Çalışmada üzerinde durulacak önemli hususun uluhiyet ve rububiyet akidesi, insanların Allah tasavvurunu değiştirmeye kalkışması olduğunu vurgulayan Görmez, "Bunu o kadar ileri bir noktaya taşımıştır ki fırsatını bulduğunda doğrudan doğruya onun adına konuştuğunu, mensuplarının karşısında haşa kendi şahsında Allah'ın mütecelli olduğunu söylemekten kaçınmamıştır. Ve ne hazindir ki bu sözleri cami kürsüsünde söylemiştir. Bu sözler, onun sapkınlık derecesini göstermesi açısından önemli fakat daha tehlikeli olan bütünde uluhiyet akidesini, Allah inancını, Allah tasavvurunu, uluhiyet akidesini sistematik olarak bozmaya çalışması, kendi mensuplarına sürekli Allah'a ulaşmanın mümkün olduğunu anlatma çabasında olmuştur.
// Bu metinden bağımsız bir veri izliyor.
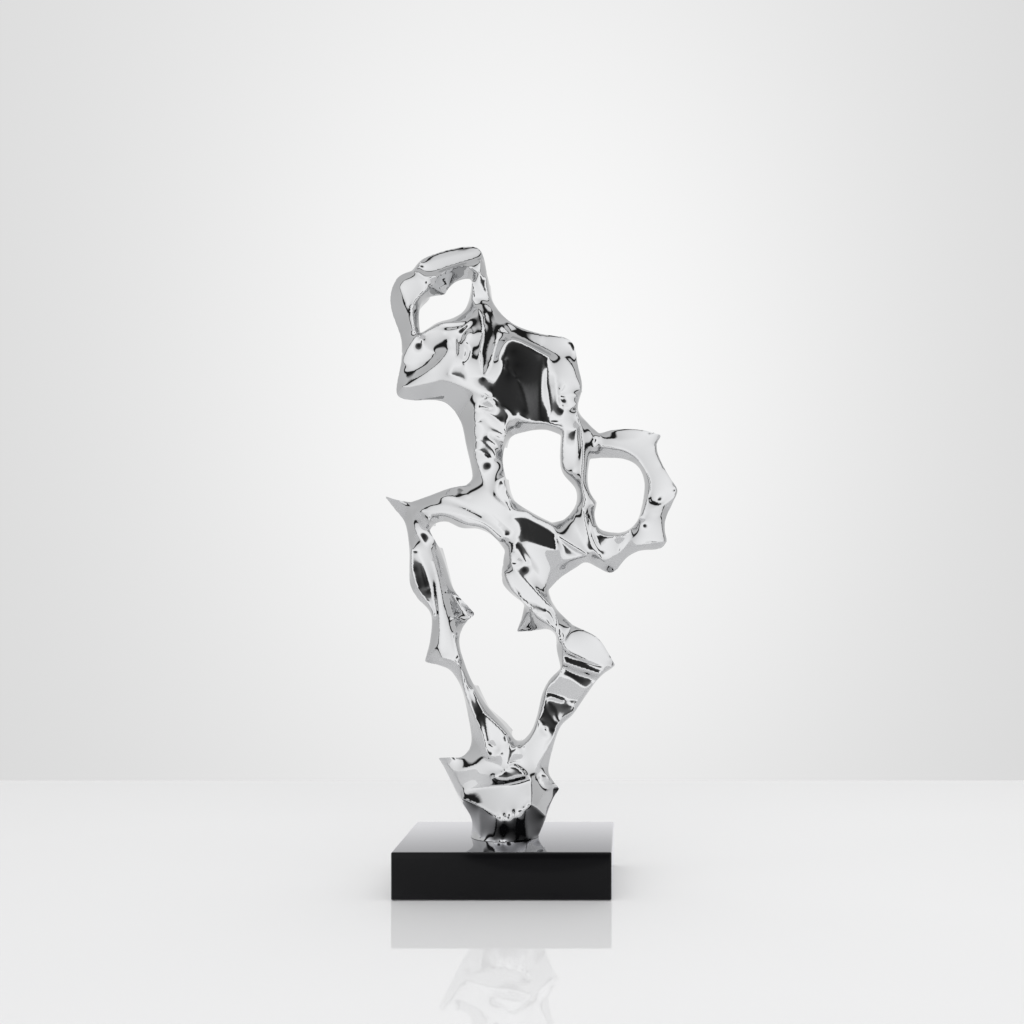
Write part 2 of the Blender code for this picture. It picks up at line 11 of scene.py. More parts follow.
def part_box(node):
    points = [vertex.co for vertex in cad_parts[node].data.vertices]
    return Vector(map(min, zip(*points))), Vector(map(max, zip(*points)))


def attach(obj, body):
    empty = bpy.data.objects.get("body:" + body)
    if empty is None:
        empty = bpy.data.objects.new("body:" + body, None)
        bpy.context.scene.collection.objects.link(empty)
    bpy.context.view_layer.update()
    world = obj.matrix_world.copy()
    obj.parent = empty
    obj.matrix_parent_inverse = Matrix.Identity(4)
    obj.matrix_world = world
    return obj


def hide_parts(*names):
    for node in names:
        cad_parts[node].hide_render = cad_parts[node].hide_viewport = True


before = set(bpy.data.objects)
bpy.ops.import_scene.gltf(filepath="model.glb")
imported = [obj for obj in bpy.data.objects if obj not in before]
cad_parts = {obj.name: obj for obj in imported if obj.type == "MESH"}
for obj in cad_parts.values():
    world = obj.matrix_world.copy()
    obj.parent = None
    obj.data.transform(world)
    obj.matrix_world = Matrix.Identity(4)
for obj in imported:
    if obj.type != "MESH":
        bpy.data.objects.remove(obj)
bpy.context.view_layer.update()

Allah'ı ulaşılabilir kılmak isteyen bir insanın her konuşmasında Peygamberi İzmir'e getirmesi, camiye, cemaati arasına sokması, onunla görüştüğünü sürekli iddia etmesi artık işten bile değildir. Fakat bunun çok sinsice yapıldığını görüyoruz. Gözyaşları içerisinde hep söylendiğine şahit oluyoruz. Önündeki genç çocukların çığlıklarını arttıracak şekilde söylediğine şahit oluyoruz. Bir yandan Peygamber Efendimizi haşa ayağına kadar getirirken, öte yandan kendisi konuşmalarında meleklerle görüştüğünü iddia ediyor ve yine bir cami kürsüsünde melekten merhaba gördüğünü söylüyor. Kendisine Hakk'tan nida geldiğini söylemekten çekinmiyor. Nidanın "Gel ey aşık ki sen benim mahremimsin, burası mahrem makamıdır, seni ehl-i vefa gördüm" türünde hezeyanlara vardığını görebiliyoruz. Hal böyleyken sadece Allah ile aldatılmıyor insanlar, sadece Peygamber istismar edilmiyor, Kur'an-ı Kerim'de istismar ediliyor. Kur'an'ın ayetlerini de suistimal etmekten, kendine yormaktan geri durmuyor. Kendini işaret eden ayetlerden söz ediyor. Yine tehlikeli olan bütünde Kur'an'ı Kerim'e verdiği zarardır. Bir ayeti bağlamından kopararak herhangi bir ilke gözetmeden kendi örgütünü yükseltmek ve yüceltmek için kullandığına şahit oluyoruz. Dinleyenler için Kur'an dini kıstas olması gerekirken bir araca dönüşüyor" diye konuştu.